-- WORK INSTRUCTIONS --
Note how many lines include the word "materials", and give that number by itself.

-- DATA FOR PROCESSING --
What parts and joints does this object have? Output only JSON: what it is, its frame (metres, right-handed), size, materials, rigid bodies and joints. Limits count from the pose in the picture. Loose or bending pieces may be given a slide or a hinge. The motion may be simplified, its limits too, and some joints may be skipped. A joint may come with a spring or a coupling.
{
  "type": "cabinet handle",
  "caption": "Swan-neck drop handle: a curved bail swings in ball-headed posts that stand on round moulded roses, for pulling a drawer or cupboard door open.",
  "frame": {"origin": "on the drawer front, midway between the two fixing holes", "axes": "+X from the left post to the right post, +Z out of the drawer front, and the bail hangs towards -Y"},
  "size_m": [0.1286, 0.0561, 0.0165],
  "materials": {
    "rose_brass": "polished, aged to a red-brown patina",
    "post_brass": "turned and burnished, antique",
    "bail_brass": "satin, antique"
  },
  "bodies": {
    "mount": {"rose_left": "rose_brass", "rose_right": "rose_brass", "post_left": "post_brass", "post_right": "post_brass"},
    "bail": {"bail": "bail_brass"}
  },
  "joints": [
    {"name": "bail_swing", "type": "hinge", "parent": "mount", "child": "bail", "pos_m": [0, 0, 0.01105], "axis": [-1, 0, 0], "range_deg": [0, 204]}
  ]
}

---

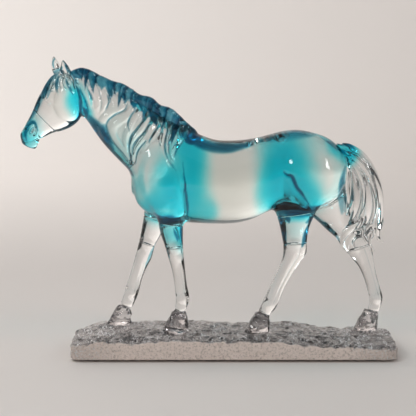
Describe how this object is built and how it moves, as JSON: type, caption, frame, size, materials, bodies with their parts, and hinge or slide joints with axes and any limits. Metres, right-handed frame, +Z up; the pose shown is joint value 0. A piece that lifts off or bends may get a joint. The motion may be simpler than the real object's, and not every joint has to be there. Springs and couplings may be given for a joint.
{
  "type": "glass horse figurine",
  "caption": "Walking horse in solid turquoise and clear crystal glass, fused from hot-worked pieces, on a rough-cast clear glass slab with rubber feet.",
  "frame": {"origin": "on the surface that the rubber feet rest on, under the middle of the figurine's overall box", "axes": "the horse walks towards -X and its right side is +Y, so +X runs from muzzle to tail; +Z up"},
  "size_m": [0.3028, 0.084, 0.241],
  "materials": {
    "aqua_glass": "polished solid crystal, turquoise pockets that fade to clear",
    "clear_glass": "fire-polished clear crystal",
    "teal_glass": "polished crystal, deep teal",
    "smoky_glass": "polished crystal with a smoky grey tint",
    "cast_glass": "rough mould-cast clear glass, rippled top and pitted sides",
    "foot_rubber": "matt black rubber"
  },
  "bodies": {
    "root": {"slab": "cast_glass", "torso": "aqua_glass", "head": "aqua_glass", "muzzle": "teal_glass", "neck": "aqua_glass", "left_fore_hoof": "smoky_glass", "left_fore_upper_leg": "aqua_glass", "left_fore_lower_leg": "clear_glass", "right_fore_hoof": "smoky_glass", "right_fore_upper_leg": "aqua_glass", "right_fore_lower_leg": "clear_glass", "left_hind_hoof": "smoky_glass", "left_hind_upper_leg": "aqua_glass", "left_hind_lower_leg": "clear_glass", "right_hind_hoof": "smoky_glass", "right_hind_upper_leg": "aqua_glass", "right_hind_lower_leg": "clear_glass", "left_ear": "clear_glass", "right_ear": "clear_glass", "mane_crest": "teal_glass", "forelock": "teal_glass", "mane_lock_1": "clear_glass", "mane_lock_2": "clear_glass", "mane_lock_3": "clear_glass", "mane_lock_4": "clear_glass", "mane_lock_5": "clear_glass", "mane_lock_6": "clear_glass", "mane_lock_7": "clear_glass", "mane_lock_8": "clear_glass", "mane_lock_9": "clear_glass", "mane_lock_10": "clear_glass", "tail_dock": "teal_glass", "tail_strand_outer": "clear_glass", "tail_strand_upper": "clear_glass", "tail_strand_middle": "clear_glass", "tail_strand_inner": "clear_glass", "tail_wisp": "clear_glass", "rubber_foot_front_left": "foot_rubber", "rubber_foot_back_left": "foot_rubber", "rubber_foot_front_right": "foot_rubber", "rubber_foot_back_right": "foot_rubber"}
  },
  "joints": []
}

-- COMPLETED EXERCISE --
4